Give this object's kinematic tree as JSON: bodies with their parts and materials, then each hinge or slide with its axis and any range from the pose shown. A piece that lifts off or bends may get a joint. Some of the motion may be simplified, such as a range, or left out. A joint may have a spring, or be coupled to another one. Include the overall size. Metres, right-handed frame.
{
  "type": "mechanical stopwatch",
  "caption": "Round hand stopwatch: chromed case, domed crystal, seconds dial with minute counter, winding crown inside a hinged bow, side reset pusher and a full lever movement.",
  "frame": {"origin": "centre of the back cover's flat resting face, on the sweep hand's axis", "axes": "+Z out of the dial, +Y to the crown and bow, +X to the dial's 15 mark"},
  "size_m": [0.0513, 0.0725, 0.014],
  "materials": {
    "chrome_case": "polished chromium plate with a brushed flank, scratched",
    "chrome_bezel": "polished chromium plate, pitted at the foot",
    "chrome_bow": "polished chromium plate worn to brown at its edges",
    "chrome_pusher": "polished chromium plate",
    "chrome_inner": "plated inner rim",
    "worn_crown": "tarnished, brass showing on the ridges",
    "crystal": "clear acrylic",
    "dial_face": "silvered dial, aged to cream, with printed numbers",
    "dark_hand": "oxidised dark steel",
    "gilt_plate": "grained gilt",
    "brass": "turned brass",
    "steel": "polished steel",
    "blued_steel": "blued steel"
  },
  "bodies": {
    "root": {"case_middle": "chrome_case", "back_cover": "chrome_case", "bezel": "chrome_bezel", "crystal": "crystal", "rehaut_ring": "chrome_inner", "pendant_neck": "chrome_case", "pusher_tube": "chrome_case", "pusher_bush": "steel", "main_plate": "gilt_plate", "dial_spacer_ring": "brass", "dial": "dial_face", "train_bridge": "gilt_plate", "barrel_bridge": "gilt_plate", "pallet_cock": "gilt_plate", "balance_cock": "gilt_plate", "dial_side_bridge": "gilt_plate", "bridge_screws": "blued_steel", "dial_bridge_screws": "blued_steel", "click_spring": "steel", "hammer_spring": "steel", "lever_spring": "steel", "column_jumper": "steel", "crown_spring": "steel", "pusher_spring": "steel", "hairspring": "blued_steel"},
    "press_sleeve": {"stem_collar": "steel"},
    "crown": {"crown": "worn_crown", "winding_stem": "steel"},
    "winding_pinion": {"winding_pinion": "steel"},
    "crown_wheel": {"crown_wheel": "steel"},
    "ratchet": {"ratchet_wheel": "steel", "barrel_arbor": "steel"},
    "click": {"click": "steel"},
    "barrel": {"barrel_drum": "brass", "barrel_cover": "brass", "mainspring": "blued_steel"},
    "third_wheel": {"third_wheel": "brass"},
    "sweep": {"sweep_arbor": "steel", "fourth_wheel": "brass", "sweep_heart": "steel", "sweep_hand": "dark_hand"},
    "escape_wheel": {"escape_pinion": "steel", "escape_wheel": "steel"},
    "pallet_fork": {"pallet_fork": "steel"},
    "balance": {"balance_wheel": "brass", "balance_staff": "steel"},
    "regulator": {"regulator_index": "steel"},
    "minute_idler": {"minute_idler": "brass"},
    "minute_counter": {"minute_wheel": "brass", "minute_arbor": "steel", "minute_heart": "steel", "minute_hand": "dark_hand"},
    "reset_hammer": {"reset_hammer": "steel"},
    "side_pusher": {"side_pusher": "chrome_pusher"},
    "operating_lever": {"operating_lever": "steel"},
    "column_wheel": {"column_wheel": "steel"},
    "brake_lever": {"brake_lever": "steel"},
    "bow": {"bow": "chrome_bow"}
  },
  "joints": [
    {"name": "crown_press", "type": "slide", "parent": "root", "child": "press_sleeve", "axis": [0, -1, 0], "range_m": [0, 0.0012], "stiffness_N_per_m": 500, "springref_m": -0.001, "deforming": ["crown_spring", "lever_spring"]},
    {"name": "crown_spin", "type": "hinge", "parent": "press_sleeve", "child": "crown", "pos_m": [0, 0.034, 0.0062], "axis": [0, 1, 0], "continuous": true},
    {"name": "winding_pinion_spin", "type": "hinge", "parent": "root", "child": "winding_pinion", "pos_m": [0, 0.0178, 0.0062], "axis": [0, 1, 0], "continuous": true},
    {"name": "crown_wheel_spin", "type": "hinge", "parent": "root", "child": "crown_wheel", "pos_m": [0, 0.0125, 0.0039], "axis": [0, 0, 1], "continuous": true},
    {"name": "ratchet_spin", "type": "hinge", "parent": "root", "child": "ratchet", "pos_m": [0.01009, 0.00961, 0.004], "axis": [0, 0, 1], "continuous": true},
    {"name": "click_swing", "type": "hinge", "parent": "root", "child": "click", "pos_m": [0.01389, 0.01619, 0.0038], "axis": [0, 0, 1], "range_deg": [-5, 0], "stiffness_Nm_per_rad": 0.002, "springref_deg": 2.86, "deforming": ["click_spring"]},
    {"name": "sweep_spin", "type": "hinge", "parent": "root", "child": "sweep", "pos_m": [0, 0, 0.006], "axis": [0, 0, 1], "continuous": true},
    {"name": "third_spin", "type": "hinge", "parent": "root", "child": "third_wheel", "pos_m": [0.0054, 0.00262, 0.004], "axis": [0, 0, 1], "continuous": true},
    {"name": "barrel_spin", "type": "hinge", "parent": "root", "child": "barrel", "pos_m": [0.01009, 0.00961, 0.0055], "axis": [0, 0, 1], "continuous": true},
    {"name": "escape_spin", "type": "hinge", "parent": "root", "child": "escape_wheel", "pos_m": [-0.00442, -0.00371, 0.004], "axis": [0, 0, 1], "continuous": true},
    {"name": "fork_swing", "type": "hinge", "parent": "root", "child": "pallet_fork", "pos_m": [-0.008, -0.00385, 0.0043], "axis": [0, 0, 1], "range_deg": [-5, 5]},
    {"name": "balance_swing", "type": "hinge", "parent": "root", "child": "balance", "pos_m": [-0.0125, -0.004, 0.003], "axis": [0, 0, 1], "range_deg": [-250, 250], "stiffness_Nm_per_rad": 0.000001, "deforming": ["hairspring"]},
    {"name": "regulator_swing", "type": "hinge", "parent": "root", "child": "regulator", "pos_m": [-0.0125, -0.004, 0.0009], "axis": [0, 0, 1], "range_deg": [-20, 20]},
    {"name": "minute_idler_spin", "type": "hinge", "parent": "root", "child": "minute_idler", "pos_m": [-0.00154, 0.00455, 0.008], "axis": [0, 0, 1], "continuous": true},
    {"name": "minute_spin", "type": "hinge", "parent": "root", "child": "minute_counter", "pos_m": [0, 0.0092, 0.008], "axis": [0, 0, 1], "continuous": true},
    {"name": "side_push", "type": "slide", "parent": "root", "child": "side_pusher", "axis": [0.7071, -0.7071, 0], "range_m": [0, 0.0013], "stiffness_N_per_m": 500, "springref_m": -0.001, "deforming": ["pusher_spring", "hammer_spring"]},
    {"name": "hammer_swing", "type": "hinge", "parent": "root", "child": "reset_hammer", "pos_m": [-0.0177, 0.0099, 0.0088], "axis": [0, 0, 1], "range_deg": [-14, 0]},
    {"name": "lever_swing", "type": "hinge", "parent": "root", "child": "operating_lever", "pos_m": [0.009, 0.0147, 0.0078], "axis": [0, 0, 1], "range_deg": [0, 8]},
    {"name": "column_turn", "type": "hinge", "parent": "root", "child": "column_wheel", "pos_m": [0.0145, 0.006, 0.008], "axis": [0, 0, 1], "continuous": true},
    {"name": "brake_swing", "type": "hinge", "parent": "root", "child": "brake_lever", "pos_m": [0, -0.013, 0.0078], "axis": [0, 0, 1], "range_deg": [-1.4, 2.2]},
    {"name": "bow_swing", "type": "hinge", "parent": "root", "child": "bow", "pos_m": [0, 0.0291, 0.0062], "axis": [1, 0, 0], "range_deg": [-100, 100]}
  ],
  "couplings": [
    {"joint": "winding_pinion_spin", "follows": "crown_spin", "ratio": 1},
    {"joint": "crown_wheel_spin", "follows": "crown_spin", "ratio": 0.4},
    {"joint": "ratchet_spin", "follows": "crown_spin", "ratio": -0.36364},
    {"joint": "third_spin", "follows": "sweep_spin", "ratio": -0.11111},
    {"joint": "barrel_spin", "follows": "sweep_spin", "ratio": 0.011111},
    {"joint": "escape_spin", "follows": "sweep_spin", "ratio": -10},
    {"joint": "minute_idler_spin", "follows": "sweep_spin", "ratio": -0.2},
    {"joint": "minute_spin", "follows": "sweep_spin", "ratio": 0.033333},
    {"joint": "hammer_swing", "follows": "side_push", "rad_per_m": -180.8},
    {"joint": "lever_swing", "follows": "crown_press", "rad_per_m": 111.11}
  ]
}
········
WHAT TO WORK ON: Return each line that includes "bodies".

CORRECT RESPONSE:
Give this object's kinematic tree as JSON: bodies with their parts and materials, then each hinge or slide with its axis and any range from the pose shown. A piece that lifts off or bends may get a joint. Some of the motion may be simplified, such as a range, or left out. A joint may have a spring, or be coupled to another one. Include the overall size. Metres, right-handed frame.
  "bodies": {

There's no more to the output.